=== Source excerpt ===
++++

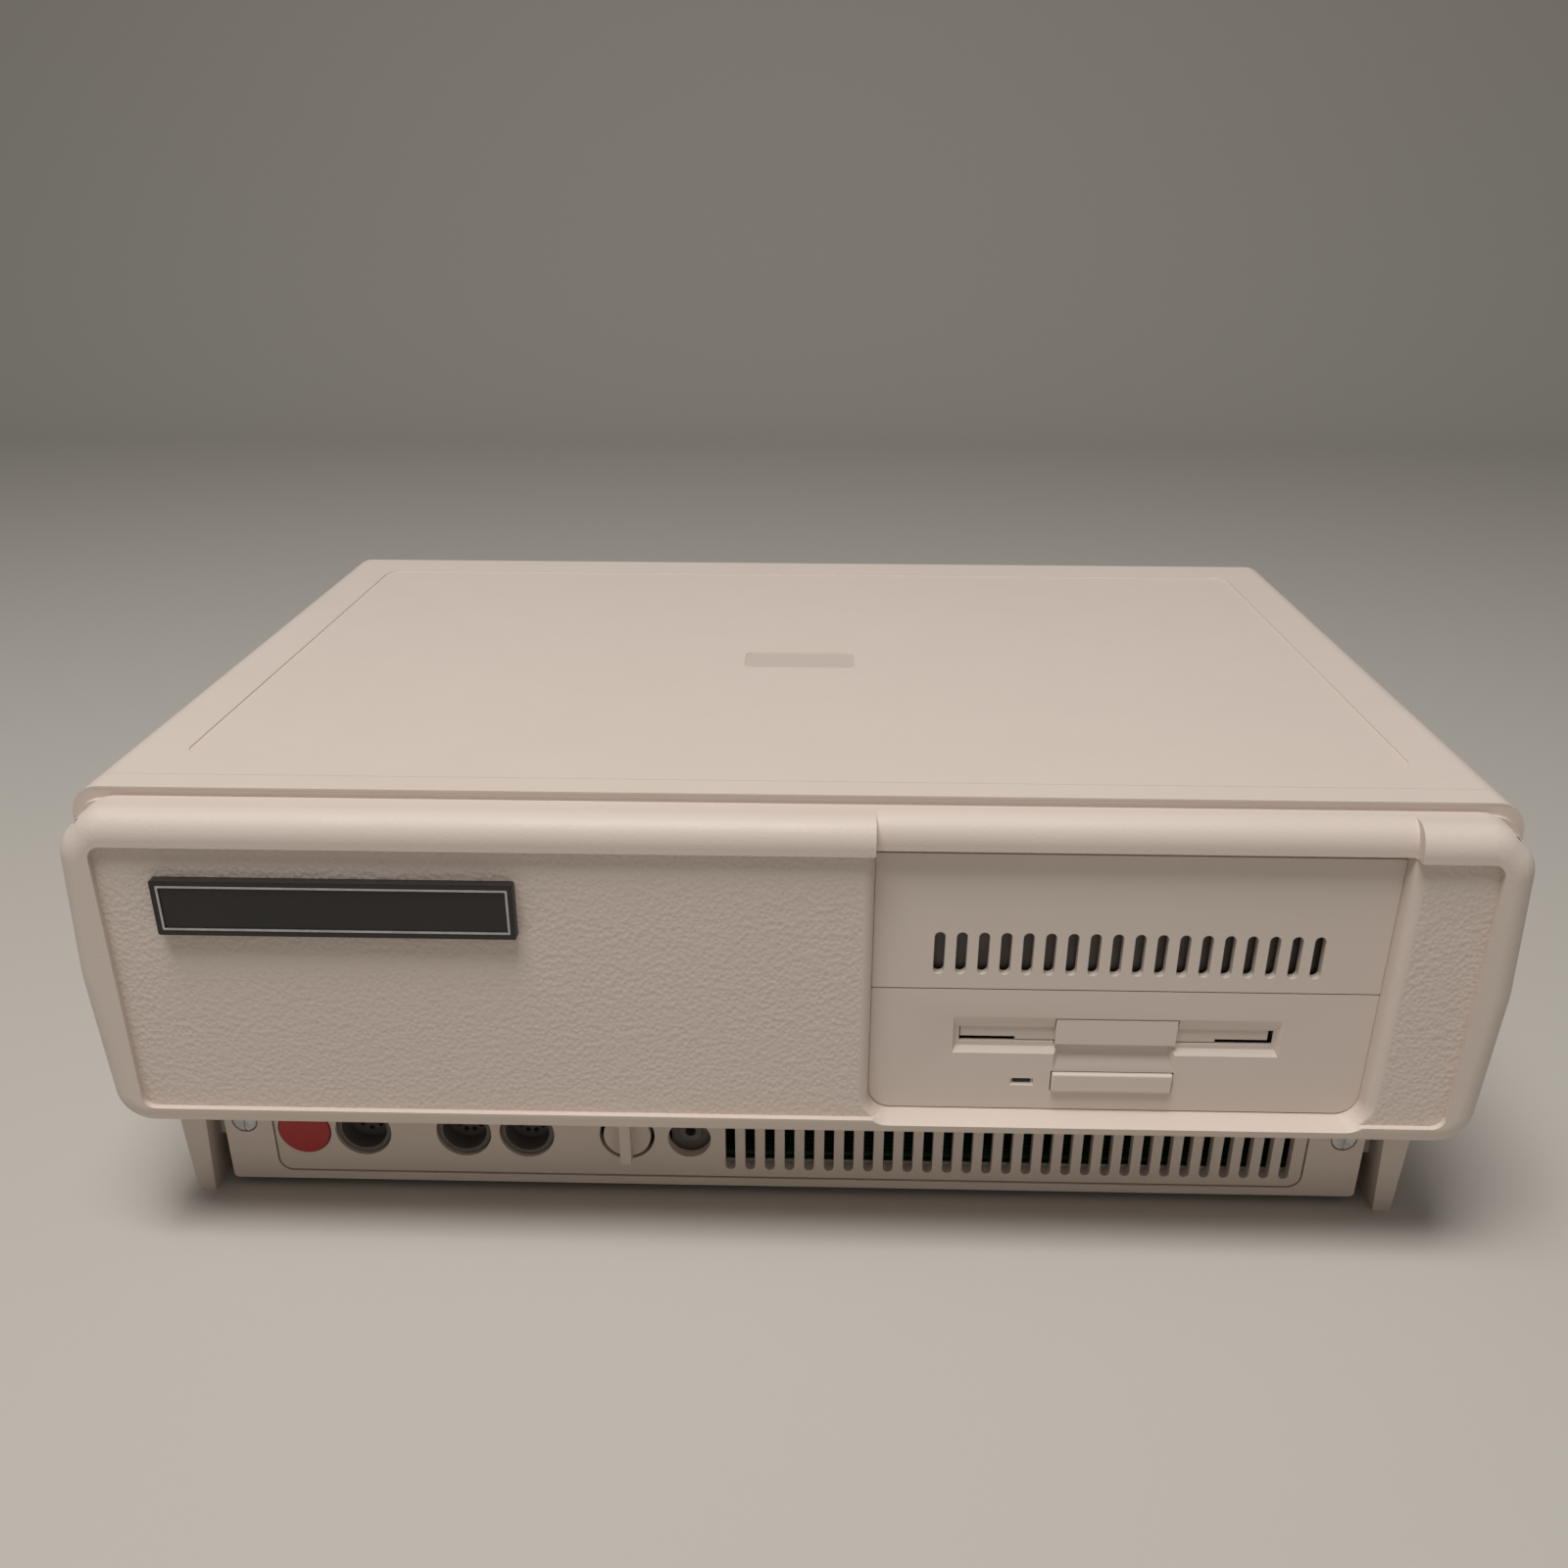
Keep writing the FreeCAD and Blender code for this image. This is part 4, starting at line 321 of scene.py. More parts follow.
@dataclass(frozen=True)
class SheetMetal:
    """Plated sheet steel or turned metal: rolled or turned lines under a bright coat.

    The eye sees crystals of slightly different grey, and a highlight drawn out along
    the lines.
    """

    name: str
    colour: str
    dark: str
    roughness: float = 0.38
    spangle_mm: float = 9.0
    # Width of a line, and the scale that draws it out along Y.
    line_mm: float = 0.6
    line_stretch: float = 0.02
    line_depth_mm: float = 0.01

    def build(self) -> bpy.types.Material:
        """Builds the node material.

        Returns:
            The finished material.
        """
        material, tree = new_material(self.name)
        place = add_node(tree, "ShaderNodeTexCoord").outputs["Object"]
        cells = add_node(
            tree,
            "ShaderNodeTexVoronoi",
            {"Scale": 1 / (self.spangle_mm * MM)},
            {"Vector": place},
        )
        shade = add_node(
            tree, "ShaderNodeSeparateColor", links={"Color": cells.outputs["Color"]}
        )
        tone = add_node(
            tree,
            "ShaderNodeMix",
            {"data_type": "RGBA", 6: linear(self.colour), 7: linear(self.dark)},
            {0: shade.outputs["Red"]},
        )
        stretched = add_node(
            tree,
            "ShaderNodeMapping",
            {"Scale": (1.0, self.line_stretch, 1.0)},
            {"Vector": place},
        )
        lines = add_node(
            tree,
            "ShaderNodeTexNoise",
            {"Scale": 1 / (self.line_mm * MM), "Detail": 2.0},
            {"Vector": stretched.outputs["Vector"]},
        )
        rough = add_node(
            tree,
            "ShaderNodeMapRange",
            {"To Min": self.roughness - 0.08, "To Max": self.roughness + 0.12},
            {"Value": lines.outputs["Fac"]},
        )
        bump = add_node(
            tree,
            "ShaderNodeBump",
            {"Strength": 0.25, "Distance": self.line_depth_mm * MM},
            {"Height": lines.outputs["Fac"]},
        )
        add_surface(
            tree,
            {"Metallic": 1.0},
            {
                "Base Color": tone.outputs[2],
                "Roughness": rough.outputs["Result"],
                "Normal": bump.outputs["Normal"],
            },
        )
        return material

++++

=== Goal of the exercise ===
Beginning at the top of the data, extract each line through the line containing "the node material." and return those lines exactly, with nothing added.

=== Finished answer ===
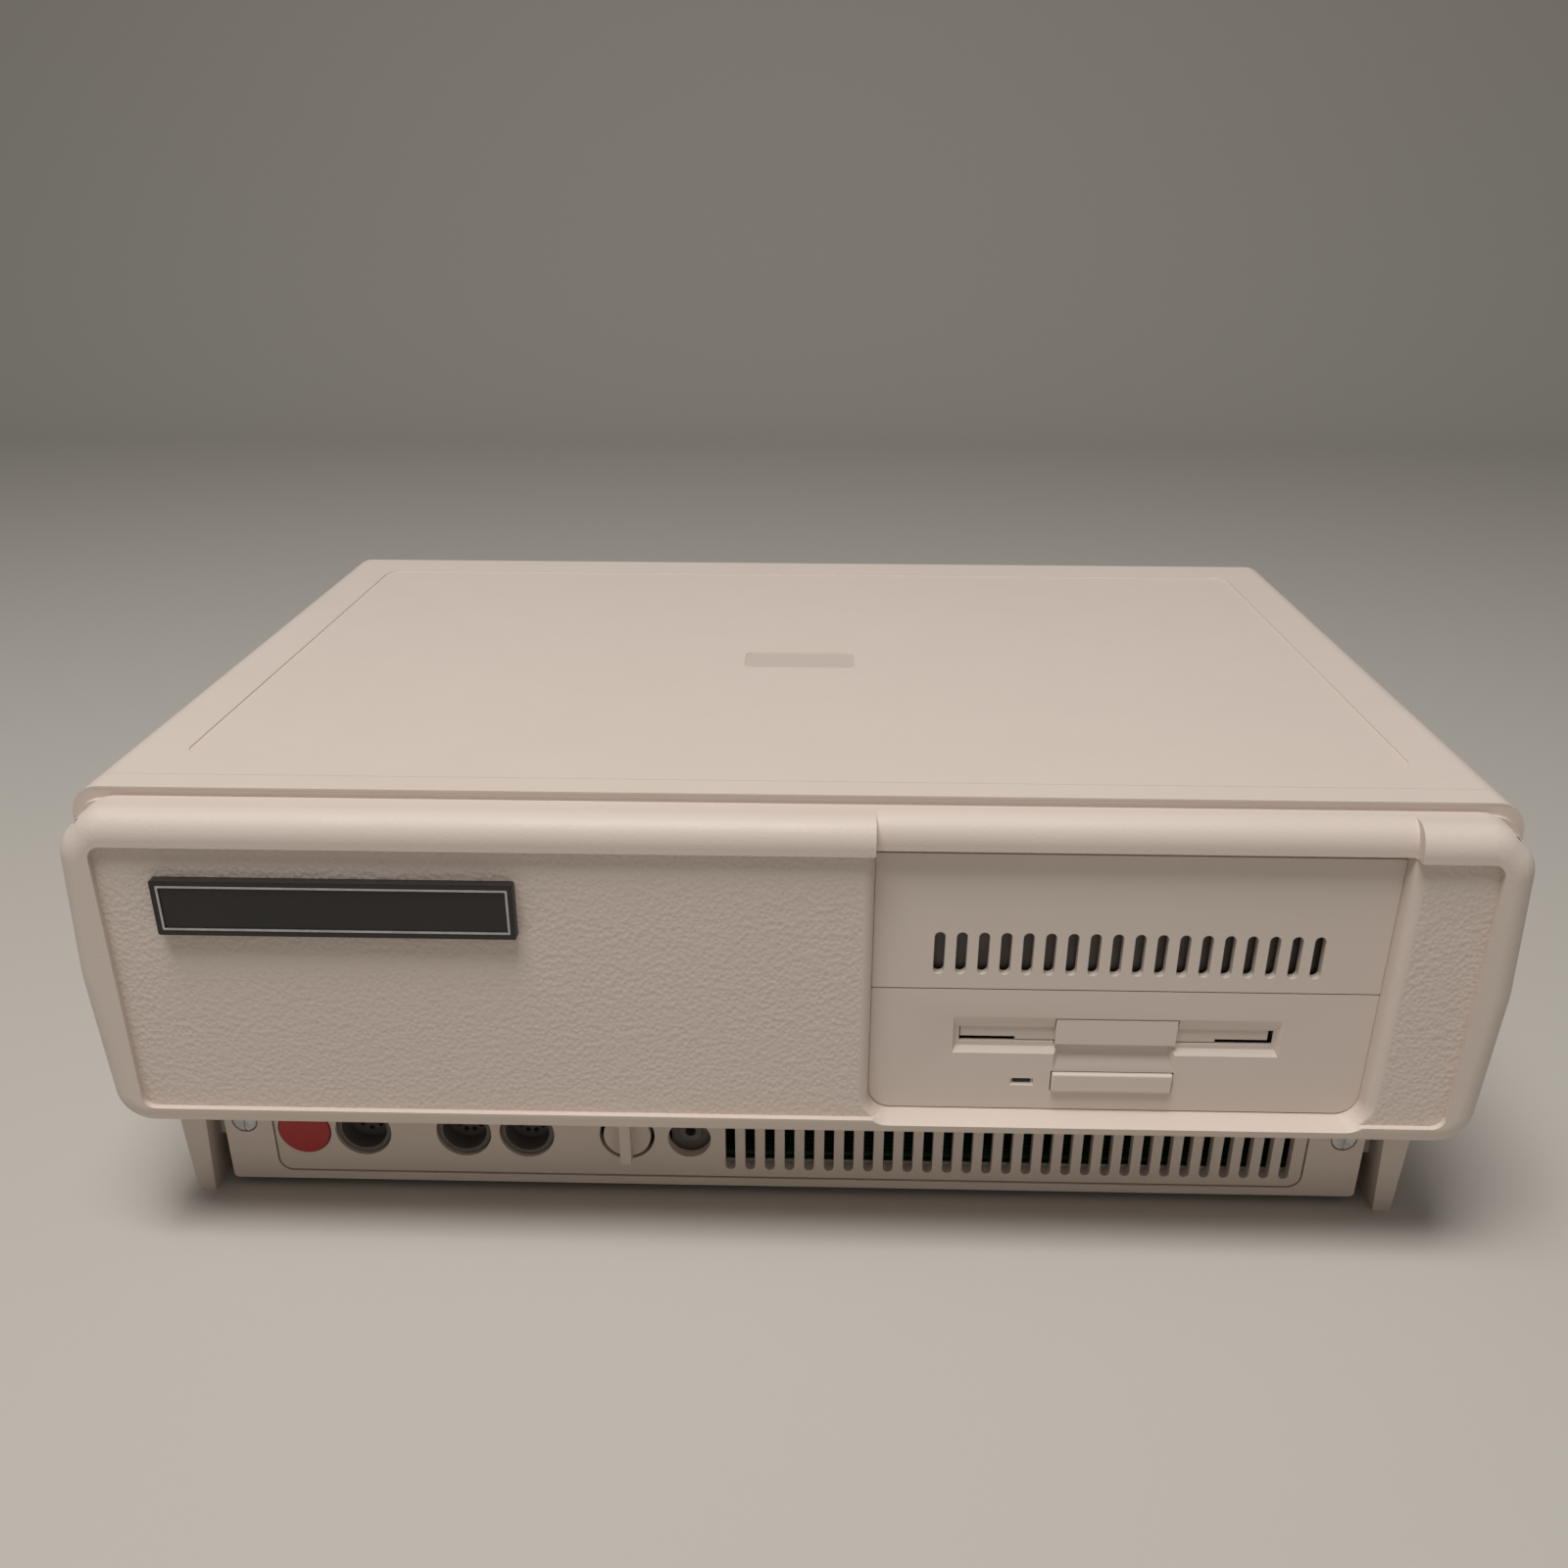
Keep writing the FreeCAD and Blender code for this image. This is part 4, starting at line 321 of scene.py. More parts follow.
@dataclass(frozen=True)
class SheetMetal:
    """Plated sheet steel or turned metal: rolled or turned lines under a bright coat.

    The eye sees crystals of slightly different grey, and a highlight drawn out along
    the lines.
    """

    name: str
    colour: str
    dark: str
    roughness: float = 0.38
    spangle_mm: float = 9.0
    # Width of a line, and the scale that draws it out along Y.
    line_mm: float = 0.6
    line_stretch: float = 0.02
    line_depth_mm: float = 0.01

    def build(self) -> bpy.types.Material:
        """Builds the node material.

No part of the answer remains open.